4.) Do You Want Me, Just For Five Minutes? (Tomme Boyce) - 1:16  rating: ** stars

To be honest, 'Do You Want Me, Just For Five Minutes?' was so short it barely qualified as a song.  What was there was a pretty ballad, encumbered by the clunky title.

5.) Thank God For Rock 'n Roll (Tommy Boyce - Boyce) - 3:26 rating: ! star

Welcome to cliché 101.  Framed in a bland country-rock melody, 'Thank God For Rock 'n Roll' offered up a mind numbing list of pop and rock band names, including another nod to Mick Jagger.  I'm guessing it was meant to be cute, but it wasn't.  Who knows why, but Chelsea released the song as a single.





- 1973's 'Thank God For Rock 'n Roll' b/w 'Krush on Kris' (Chelsea catalog number BCBO-0101)





(side 2)
I Heard It All Thru The Wall (Michael Overly -Tommy Boyce) - 3:20  rating: ! star

The first time I heard the boogie rocker 'I Heard It All Thru The Wall' I wondered if I'd mistakenly set my turntable to 45 rpm. And then I wondered if I'd mistakenly slapped on a Loggins and Messina album.  Horrible and I'll be darn if it didn't include another nod to Jagger. Horrible.

2.) Cecilia (Paul Simon) - 2:48 rating: *** stars

Technically 'Cecilia' was the album's standout performance.  Admittedly their speeded up arrangement wasn't nearly as good as the bouncy Simon and Garfunkel original, but at least the melody was vaguely recognizable.  

3.) Dr. Moss (Tomme Boyce) - 1:05   rating: ! star

Just when you thought it couldn't get worse, along came the pseudo-dog food commercial 'Dr. Moss'.  Seriously ...  

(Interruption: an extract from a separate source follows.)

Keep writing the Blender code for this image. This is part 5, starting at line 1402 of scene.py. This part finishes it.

4.) Zip A Dee Doo Dah (Allie Wrubel - Ray Gilbert) - 4:10  rating: *** stars

Yes, it was a remake of the "Song of the South" - the opening sounded like something off a Bad Company album.  Shame the rest of the remake wasn't as good, though it was better than any of the originals.

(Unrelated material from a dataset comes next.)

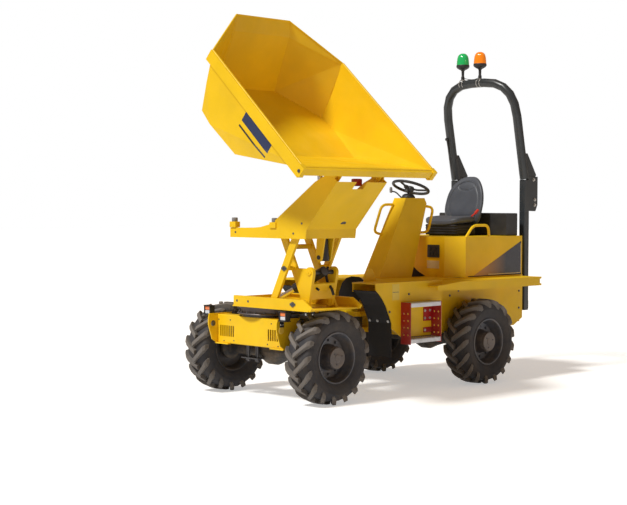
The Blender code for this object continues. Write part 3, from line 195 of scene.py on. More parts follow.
def rubber(name, colour, dust, fine=140.0):
    look = Nodes(name)
    patches = look.noise(6.0, 7.0, 0.65)
    base = look.mix(look.ramp(patches, ((0.38, 0.0), (0.72, dust))), colour, (0.20, 0.175, 0.15))
    look.set(Base_Color=base, Roughness=look.ramp(patches, ((0.25, 0.62), (0.75, 0.92))),
             Specular_IOR_Level=0.35)
    look.bump(look.noise(fine, 4.0, 0.7), 0.35, 0.0012)
    return look.material


def metal_finish(name, colour, rough, brushed=(1.0, 1.0, 1.0), stain=0.3):
    look = Nodes(name)
    lines = look.noise(60.0, 5.0, 0.6, brushed)
    patches = look.noise(8.0, 6.0)
    base = look.mix(look.ramp(patches, ((0.45, 0.0), (0.75, stain))), colour,
                    tuple(c * 0.45 for c in colour))
    look.set(Base_Color=base, Metallic=0.95, Roughness=look.ramp(lines, ((0.2, rough), (0.8, rough + 0.22))))
    look.bump(lines, 0.12, 0.0004)
    return look.material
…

- 1973's 'Zip A Dee Doo Dah' b/w 'Interpretation of War' (Chelsea catalog number 78-0118)

5.) Sandra, The Cat Lover (Tomme Boyce) - 4:33 rating: ** stars

Well, their attempts to rock out simply got increasingly shrill and irritating as the song went along.  The lyrics which include mention of "marijuana" guaranteed radio wasn't going to get anywhere near the song.